Bereits jetzt helfen sich die Kollegen gegenseitig. „Wir sind in der Situation, dass wir sogar noch exportieren können“, sagt Pfarrer Christoph Bröcker in Glan-Münchweiler. Damit spielt er auf das Organistenpaar Karin und Karl Müller an. Beide tun seit gut 30 Jahren in Glan-Münchweiler und Dietschweiler Dienst, werden jedoch auch an andere Kollegen „ausgeliehen“. Denn nicht jeder hat solches Glück wie Bröcker. Teilweise fanden Gottesdienste bei seinen Kollegen schon ohne Orgelspiel statt. Während der Pfarrer schätzt, dass vor allem die mangelnde Kirchenbindung zu immer weniger Organisten führt, nennt Bezirkskantor Reitzig ein anderes Argument: Es würden kaum noch Verträge mit Organisten gemacht, die für beide Seiten mehr Planungssicherheit geben. Wohl auch nicht, um finanziell flexibel zu bleiben. Er habe schon erlebt, dass im Gottesdienst Playbackmusik eingesetzt werde – weil ungelernte Organisten das Stück nicht spielen können. Reitzig betont, dass er um die Finanzsorgen vieler Gemeinden – gerade wegen der Instandhaltungsrücklage – wisse. Es könne doch aber nicht sein, dass dies zulasten der Musik gehe.

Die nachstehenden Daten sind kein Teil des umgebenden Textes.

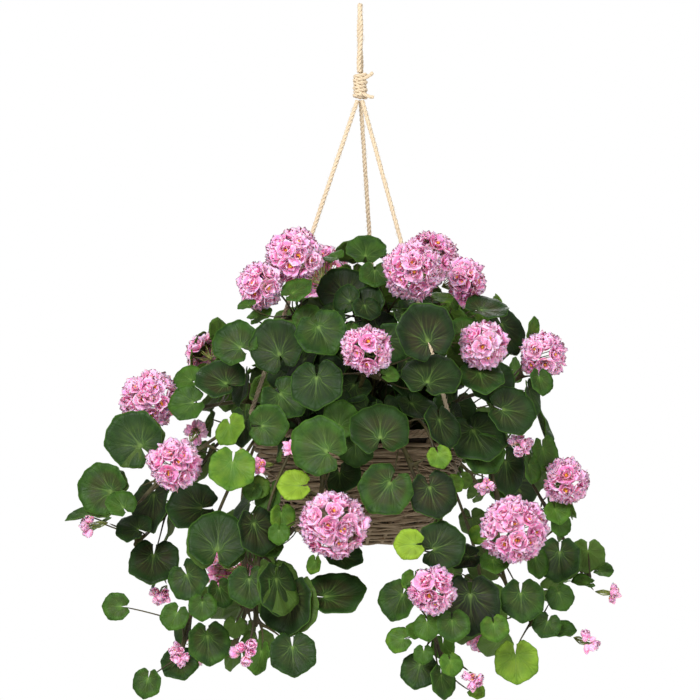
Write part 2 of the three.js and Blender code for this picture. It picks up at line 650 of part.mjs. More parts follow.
// One shoot of a plant, in its own place. All shoots of a plant leave the soil through the same socket.
function growingShoot(shoot, socket) {
  const { stem, heads, leaves } = SHOOTS[shoot.source];
  const route = stem.map((point) => turnPoint(point, shoot));
  return {
    stem: socket ? [...socket, ...route.slice(2)] : route,
    heads: shoot.heads.map((key) => turnRow(heads[key], shoot, shoot.bloom ?? 1)),
    leaves: leaves.filter(([, , z]) => z > (shoot.lowest ?? -Infinity)).map((row) => turnRow(row, shoot, 1)),
  };
}

function growingPlant(shoots) {
  const first = growingShoot(shoots[0]);
  return [first, ...shoots.slice(1).map((shoot) => growingShoot(shoot, first.stem.slice(0, 2)))];
}

// ---------------------------------------------------------------- the holder

function bowlInside() {
  const walls = BOWL_OUTSIDE.slice(1).map(([radius, z]) => [radius - BOWL_WALL, z + 1.4]);
  walls[walls.length - 1][1] = BOWL_OUTSIDE.at(-1)[1];
  return [[BOWL_OUTSIDE[0][0] - 2, BOWL_OUTSIDE[0][1] + BOWL_WALL], ...walls];
}

function makeBowl() {
  const outline = [[0, BOWL_OUTSIDE[0][1]], ...BOWL_OUTSIDE, ...bowlInside().reverse()];
  outline.push([0, BOWL_OUTSIDE[0][1] + BOWL_WALL]);
  return turned(outline, BOWL_SIDES);
}

function makeRim() {
  const ring = new THREE.TorusGeometry(RIM_RADIUS, RIM_ROD, 6, BOWL_SIDES);
  return solidOf(ring.translate(0, 0, RIM_Z));
}

function makeSoil() {
  const inside = bowlInside().map(([radius, z]) => [radius - 2 * GAP, z + GAP]);
  inside.pop();
  const top = inside.at(-1)[0];
  const outline = [[0, inside[0][1]], ...inside];
  outline.push([top * 0.8, SOIL_CROWN_Z - 8], [top * 0.4, SOIL_CROWN_Z - 2], [0, SOIL_CROWN_Z]);
  return turned(outline, BOWL_SIDES);
}

function makeLoop() {
  const curve = new THREE.CatmullRomCurve3(LOOP_ROUTE.map(vector));
  return rod(curve, LOOP_ROPE / 2, 8, 28);
}

// The whipping that gathers the loop and the legs, with the two cut ends of the rope sticking out of it.
function makeBinding() {
  const bulge = 0.6;
  const barrel = turned([
    [0, BINDING_BOTTOM], [BINDING_RADIUS - bulge, BINDING_BOTTOM], [BINDING_RADIUS, BINDING_BOTTOM + 4],
    [BINDING_RADIUS, BINDING_TOP - 4], [BINDING_RADIUS - bulge, BINDING_TOP], [0, BINDING_TOP],
  ], 12);
  const upper = new THREE.LineCurve3(new THREE.Vector3(2, 0, -62), new THREE.Vector3(9, -2, -59.5));
  const lower = new THREE.LineCurve3(new THREE.Vector3(2, -2, -77), new THREE.Vector3(9.5, -4, -79.5));
  return barrel.add(rod(upper, 1.7, 6, 1)).add(rod(lower, 1.7, 6, 1));
}

function legEnds(degrees) {
  const turn = THREE.MathUtils.degToRad(degrees);
  const at = (radius, z) => [radius * Math.cos(turn), radius * Math.sin(turn), z];
  return {
    top: at(2.6, BINDING_BOTTOM - 3 * GAP),
    end: at(RIM_RADIUS + RIM_ROD + LEG_ROPE / 2 + 1.6, RIM_Z + 1),
    knot: at(RIM_RADIUS + RIM_ROD + LEG_KNOT_RADIUS + 0.6, RIM_Z - 1.5),
  };
}

function makeLeg(degrees) {
  const { top, end, knot } = legEnds(degrees);
  const rope = rod(new THREE.LineCurve3(vector(top), vector(end)), LEG_ROPE / 2, 8, 12);
  return rope.add(ball(knot, LEG_KNOT_RADIUS, 8));
}

// ---------------------------------------------------------------- assembly

const group = new THREE.Group();

function addNode(name, solid, finish) {
  const mesh = new THREE.Mesh(geometryOf(solid), finish);
  mesh.name = name;
  group.add(mesh);
}

function makeHolder() {
  const bowl = keep(makeBowl(), 'holder');
  const rim = keep(makeRim(), 'holder');
  const soil = keep(makeSoil(), 'soil');
  addNode('basket_bowl', bowl, MATERIALS.twig);
  addNode('basket_rim', rim, MATERIALS.twig);
  addNode('rope_loop', makeLoop(), MATERIALS.jute);
  addNode('rope_binding', makeBinding(), MATERIALS.jute);
  for (const [side, degrees] of Object.entries(LEG_TURNS)) {
    addNode(`rope_leg_${side}`, keep(makeLeg(degrees), 'holder'), MATERIALS.jute);
  }
  return soil;
}

// The hole in the soil that a plant's stems come out of, from under their feet to above the soil.
function socketSolid([foot, mouth]) {
  const line = new THREE.LineCurve3(vector(foot).add(new THREE.Vector3(0, 0, -2)), vector(mouth));
  return rod(line, STEM_RADIUS + SOCKET_CLEARANCE, 6, 1);
}

function makePlants(soil) {
  const plants = Object.entries(PLANTS).map(([name, shoots]) => {
    const growing = growingPlant(shoots);
    return { name, shoots: growing, socket: growing[0].stem };
  });
  for (const { name, shoots } of plants) {
    for (const shoot of shoots) Object.assign(shoot, { stem: settleStem(name, shoot.stem) });
  }
  for (const plant of plants) {
    const stems = plant.shoots.map(({ stem }) => stem.solid);
    const blooms = plant.shoots.flatMap(({ stem, heads }) => (
      heads.map((row) => growHead(row, stem.curve, plant.name))));
    blooms.forEach(({ solid }, i) => addNode(`flower_${plant.name}_${i + 1}`, solid, MATERIALS.petal));
    plant.pieces = [...stems, ...blooms.map(({ stalk }) => stalk)];
  }
  for (const { name, shoots, pieces } of plants) {
    for (const { stem, leaves } of shoots) {
      for (const row of leaves) pieces.push(growLeaf(row, stem.curve, name));
    }
    addNode(`plant_${name}`, joinPlant(name, pieces), MATERIALS.foliage);
  }
  const sockets = plants.map(({ socket }) => socketSolid(socket));
  addNode('soil', sockets.reduce((sum, socket) => sum.subtract(socket), soil), MATERIALS.soil);
}

makePlants(makeHolder());

export default group;
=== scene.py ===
"""A hanging basket of trailing pink geraniums: jute hanger, twig basket, soil, plants and flower heads.

Lengths are in metres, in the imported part's own frame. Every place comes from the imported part's nodes.
"""

import logging
import math
from collections.abc import Callable
from dataclasses import dataclass
from enum import Enum

import bmesh
import bpy
import numpy as np
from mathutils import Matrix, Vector
from mathutils.bvhtree import BVHTree


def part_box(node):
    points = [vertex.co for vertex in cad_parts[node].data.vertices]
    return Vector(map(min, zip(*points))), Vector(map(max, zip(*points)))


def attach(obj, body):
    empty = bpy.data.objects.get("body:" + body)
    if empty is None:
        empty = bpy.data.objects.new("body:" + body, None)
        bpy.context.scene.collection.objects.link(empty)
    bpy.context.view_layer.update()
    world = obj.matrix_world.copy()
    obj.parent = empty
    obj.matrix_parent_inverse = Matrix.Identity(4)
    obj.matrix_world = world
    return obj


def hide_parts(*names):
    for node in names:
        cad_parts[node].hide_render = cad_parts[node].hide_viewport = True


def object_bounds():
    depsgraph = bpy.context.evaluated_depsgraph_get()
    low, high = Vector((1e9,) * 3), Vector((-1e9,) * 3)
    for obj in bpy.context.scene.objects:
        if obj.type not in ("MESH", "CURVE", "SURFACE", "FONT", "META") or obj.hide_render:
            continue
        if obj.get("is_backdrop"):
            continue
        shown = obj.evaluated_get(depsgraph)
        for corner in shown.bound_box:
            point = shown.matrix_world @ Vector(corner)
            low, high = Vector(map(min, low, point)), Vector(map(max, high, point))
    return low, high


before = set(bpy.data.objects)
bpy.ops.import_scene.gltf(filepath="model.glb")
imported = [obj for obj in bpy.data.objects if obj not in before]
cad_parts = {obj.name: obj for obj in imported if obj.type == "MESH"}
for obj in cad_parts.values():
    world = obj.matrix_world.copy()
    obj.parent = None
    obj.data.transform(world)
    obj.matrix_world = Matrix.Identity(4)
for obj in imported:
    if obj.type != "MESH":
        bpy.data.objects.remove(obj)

MM = 0.001
UP = np.array([0.0, 0.0, 1.0])
ACROSS = np.array([1.0, 0.0, 0.0])
BODY = "root"
# The range of a random phase, in radians.
ANY_PHASE = 6.3
# How far a blade's middle lies past its petiole's point, in radii.
LEAF_LEAD = 0.32

Points = np.ndarray
Socket = bpy.types.NodeSocket

log = logging.getLogger("basket")


def srgb(red: int, green: int, blue: int) -> tuple[float, float, float, float]:
    """Returns a screen colour, 0 to 255 each, as a linear colour with full alpha."""
    shares = (c / 255 for c in (red, green, blue))
    return (*(s / 12.92 if s <= 0.04045 else ((s + 0.055) / 1.055) ** 2.4 for s in shares), 1.0)


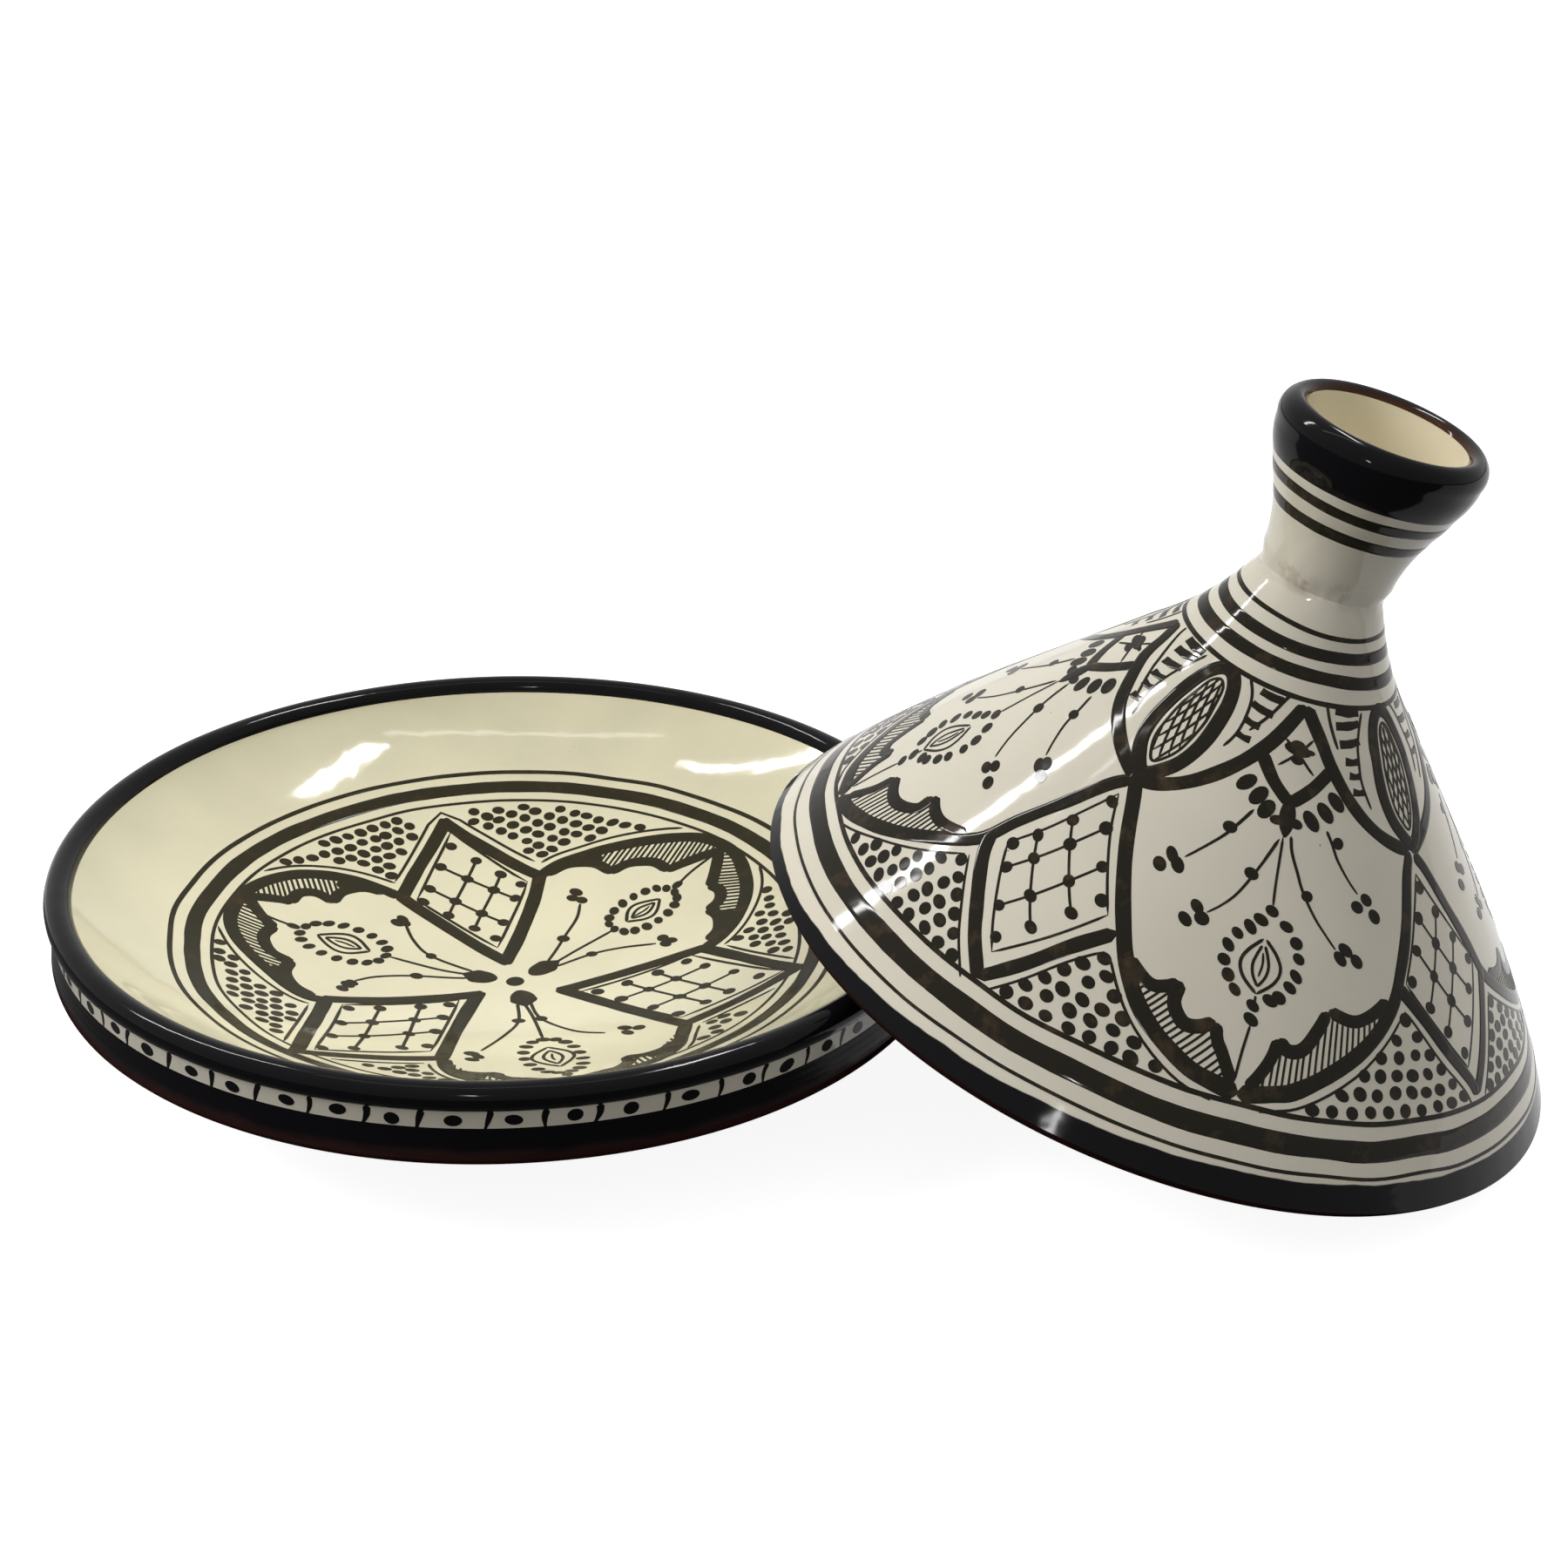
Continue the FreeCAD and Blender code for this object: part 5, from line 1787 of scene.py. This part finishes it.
class TAGINE_OT_stage(bpy.types.Operator):
    """Make the floor, the lights and the camera"""
    bl_idname = "tagine.stage"
    bl_label = "Studio"

    def execute(self, context):
        studio = context.scene.tagine_studio
        lay_floor(tuple(studio.floor), studio.glow)
        context.scene.world = dim_world(studio.sky)
        for name, spot, size, shows, strength in (
                ("key", (-1.8, -0.4, 1.6), (1.0, 1.0), False, studio.key),
                ("fill", (0.9, 1.6, 1.1), (1.0, 1.0), False, studio.fill),
                ("left_strip", (-1.5, 0.66, 2.0), (1.1, 0.11), True, studio.strips),
                ("right_strip", (0.48, 0.6, 2.0), (0.14, 0.75), True, studio.strips),
                ("far_strip", (-0.2, 0.0, 2.0), (1.4, 0.05), True, studio.strips * FAR_SHARE),
                ("front_lamp", (-0.17, -1.3, 0.9), (0.06, 0.12), True, studio.strips)):
            add_softbox(name, towards_pots(spot), size, shows, strength)
        flat = Matrix.Rotation(TABLE_TURN, 4, "Z") @ Matrix.Rotation(math.pi, 4, "X")
        add_softbox("table_glow", Matrix.Translation(TABLE_SPOT) @ flat, TABLE_SIZE, True, studio.table)
        context.scene.view_settings.view_transform = "Standard"
        aim_camera(studio.lens)
        return {"FINISHED"}


def lay_floor(tint, glow):
    """Square floor that the camera sees and that neither lights the pots nor shows in their glaze."""
    corners = [(x * FLOOR_REACH, y * FLOOR_REACH, 0) for x, y in ((-1, -1), (1, -1), (1, 1), (-1, 1))]
    mesh = bpy.data.meshes.new("floor")
    mesh.from_pydata(corners, [], [(0, 1, 2, 3)])
    mesh.materials.append(floor_finish("floor", tint, glow))
    ground = bpy.data.objects.new("floor", mesh)
    ground.location.z = -FLOOR_DROP
    ground.visible_glossy = False
    ground.visible_diffuse = False
    bpy.context.scene.collection.objects.link(ground)


def dim_world(strength):
    """White sky, brighter behind the pots than before them, above a dark ground."""
    world = bpy.data.worlds.new("Studio")
    world.use_nodes = True
    tree = world.node_tree
    background = tree.nodes["Background"]
    background.inputs["Color"].default_value = WHITE
    where = add(tree, "ShaderNodeTexCoord").outputs["Generated"]
    light = add(
        tree, "ShaderNodeMapRange",
        {"Value": part_of(tree, where, "Z"), "From Min": HORIZON, "From Max": 0.0,
         "To Min": strength * GROUND_SHARE, "To Max": strength},
    )
    behind = maths(tree, "ADD", maths(tree, "MULTIPLY", part_of(tree, where, "Y"), BEHIND_SHARE), 1.0)
    tree.links.new(maths(tree, "MULTIPLY", light.outputs[0], behind), background.inputs["Strength"])
    return world


def towards_pots(spot):
    """Place of a light at a spot that shines towards the pots."""
    back = Vector(spot).normalized()
    across = Vector((0, 1, 0)).cross(back).normalized()
    turn = Matrix((across, back.cross(across), back)).transposed()
    return Matrix.Translation(spot) @ turn.to_4x4()


def add_softbox(name, place, size, shows, strength):
    """A rectangular light.

    It either shines on the pots, with strength as its power, or only shows in their glaze, with
    strength as its radiance.
    """
    light = bpy.data.lights.new(name, "AREA")
    light.shape = "RECTANGLE"
    light.size, light.size_y = size
    light.energy = strength * math.pi * size[0] * size[1] if shows else strength
    lamp = bpy.data.objects.new(name, light)
    lamp.visible_glossy = shows
    lamp.visible_diffuse = not shows
    lamp.visible_camera = False
    lamp.matrix_world = place
    bpy.context.scene.collection.objects.link(lamp)


def aim_camera(lens):
    """Camera before the pots, looking down on them with a slight tilt."""
    data = bpy.data.cameras.new("camera")
    data.lens = lens
    data.sensor_width = SENSOR_WIDTH
    camera = bpy.data.objects.new("camera", data)
    forward = Vector((0, math.cos(CAMERA_PITCH), -math.sin(CAMERA_PITCH)))
    right = Vector((1, 0, 0))
    down = -right.cross(forward)
    across = right * math.cos(CAMERA_TILT) + down * math.sin(CAMERA_TILT)
    below = down * math.cos(CAMERA_TILT) - right * math.sin(CAMERA_TILT)
    turn = Matrix((across, -below, -forward)).transposed()
    camera.matrix_world = Matrix.Translation(Vector(CAMERA_SPOT) * MM) @ turn.to_4x4()
    bpy.context.scene.collection.objects.link(camera)
    bpy.context.scene.camera = camera


STEPS = (
    "tagine.trees", "tagine.dish", "tagine.dish_painting", "tagine.lid", "tagine.lid_painting",
    "tagine.stage")


class TAGINE_PT_panel(bpy.types.Panel):
    """Sizes, colours and steps of the tagine"""
    bl_label = "Painted tagine"
    bl_idname = "TAGINE_PT_panel"
    bl_space_type = "VIEW_3D"
    bl_region_type = "UI"
    bl_category = "Tagine"

    def draw(self, context):
        scene = context.scene
        for group in (scene.tagine_colours, scene.tagine_shape, scene.tagine_studio):
            box = self.layout.box()
            for name in group.bl_rna.properties.keys():
                if name not in ("rna_type", "name"):
                    box.prop(group, name)
        for step in STEPS:
            self.layout.operator(step)


CLASSES = (
    TagineColours, TagineShape, TagineStudio, TAGINE_OT_trees, TAGINE_OT_dish, TAGINE_OT_dish_painting,
    TAGINE_OT_lid, TAGINE_OT_lid_painting, TAGINE_OT_stage, TAGINE_PT_panel)


def register():
    for item in CLASSES:
        bpy.utils.register_class(item)
    bpy.types.Scene.tagine_colours = bpy.props.PointerProperty(type=TagineColours)
    bpy.types.Scene.tagine_shape = bpy.props.PointerProperty(type=TagineShape)
    bpy.types.Scene.tagine_studio = bpy.props.PointerProperty(type=TagineStudio)


def unregister():
    del bpy.types.Scene.tagine_studio
    del bpy.types.Scene.tagine_shape
    del bpy.types.Scene.tagine_colours
    for item in reversed(CLASSES):
        bpy.utils.unregister_class(item)


def main():
    """Build the tagine step by step."""
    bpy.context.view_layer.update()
    register()
    for step in STEPS:
        group, name = step.split(".")
        getattr(getattr(bpy.ops, group), name)()


if __name__ == "__main__":
    main()
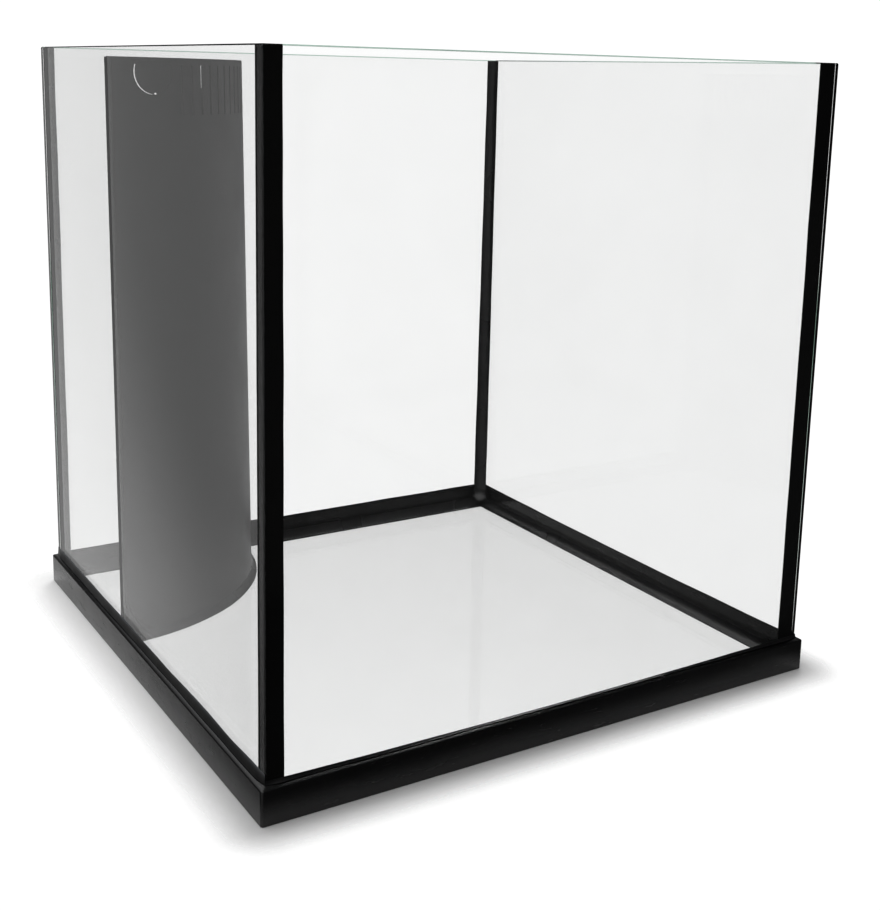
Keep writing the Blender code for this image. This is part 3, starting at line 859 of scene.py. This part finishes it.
def build_world():
    """Soft studio light over a pale backdrop.

    The backdrop is what is seen directly and through the glass. Everything that bounces off
    a surface comes from LIGHT_LAYOUT: a large overhead bank, two lamps, dark screens behind,
    and unlit room in front and on the left.
    """
    world = bpy.data.worlds.new("studio")
    bpy.context.scene.world = world
    world.use_nodes = True
    n = Nodes(world.node_tree)
    direction = n.add("ShaderNodeTexCoord").outputs["Generated"]

    def lobe(axis, low, high, amount):
        dot = n.add("ShaderNodeVectorMath", operation="DOT_PRODUCT")
        n.link(direction, dot.inputs[0])
        dot.inputs[1].default_value = Vector(axis).normalized()
        return n.remap(dot.outputs["Value"], low, high, 0.0, amount, smooth=True)

    level = LIGHT_BASE
    for axis, low, high, amount in LIGHT_LAYOUT:
        level = n.math("ADD", level, lobe(axis, low, high, amount))
    level = n.math("MAXIMUM", level, LIGHT_LEAST)
    # The ray depth counts the step to the background, so a ray that has only passed through
    # glass has 1 more of it than transmissions. A ray that has bounced has at least 2 more.
    path = n.add("ShaderNodeLightPath")
    passing = n.math("MAXIMUM", path.outputs["Is Camera Ray"],
                     path.outputs["Is Transmission Ray"])
    others = n.math("SUBTRACT", path.outputs["Ray Depth"], path.outputs["Transmission Depth"])
    seen = n.math("MULTIPLY", passing, n.math("LESS_THAN", others, 1.5))
    level = n.math("ADD", n.math("MULTIPLY", level, n.math("SUBTRACT", 1.0, seen)),
                   n.math("MULTIPLY", seen, BACKDROP))
    background = world.node_tree.nodes["Background"]
    background.inputs["Color"].default_value = (1.0, 1.0, 1.0, 1)
    n.link(level, background.inputs["Strength"])


def build_camera():
    """The camera as fitted to the tank's corners in the photo."""
    data = bpy.data.cameras.new("camera")
    data.lens, data.sensor_width, data.sensor_fit = CAMERA_LENS, CAMERA_SENSOR, "AUTO"
    data.shift_x, data.shift_y = CAMERA_SHIFT
    data.clip_start, data.clip_end = 0.05, 60.0
    camera = bpy.data.objects.new("camera", data)
    bpy.context.scene.collection.objects.link(camera)
    right, up = Vector(CAMERA_RIGHT), Vector(CAMERA_UP)
    back = right.cross(up).normalized()
    basis = Matrix((right, up, back)).transposed().to_4x4()
    camera.matrix_world = Matrix.Translation(CAMERA_PLACE) @ basis
    bpy.context.scene.camera = camera


build_floor()
build_world()
build_camera()
scene = bpy.context.scene
scene.view_settings.view_transform = "Standard"
scene.view_settings.look = "Medium High Contrast"
scene.cycles.max_bounces = 24
scene.cycles.transmission_bounces = 24
scene.cycles.glossy_bounces = 12
scene.cycles.transparent_max_bounces = 16
scene.cycles.use_denoising = True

Denn Nachwuchs ist da. Allein Bezirkskantorin Anna Linß hat zehn Orgelschüler, vom Zwölfjährigen bis zum Erwachsenen. Die Nachfrage nach Unterricht im Raum Landau ist zuletzt sogar gestiegen, große Engpässe bei Gemeinden kennt sie deshalb auch nicht. Regelmäßig macht sie auf Anfrage für Gruppen Orgelführungen.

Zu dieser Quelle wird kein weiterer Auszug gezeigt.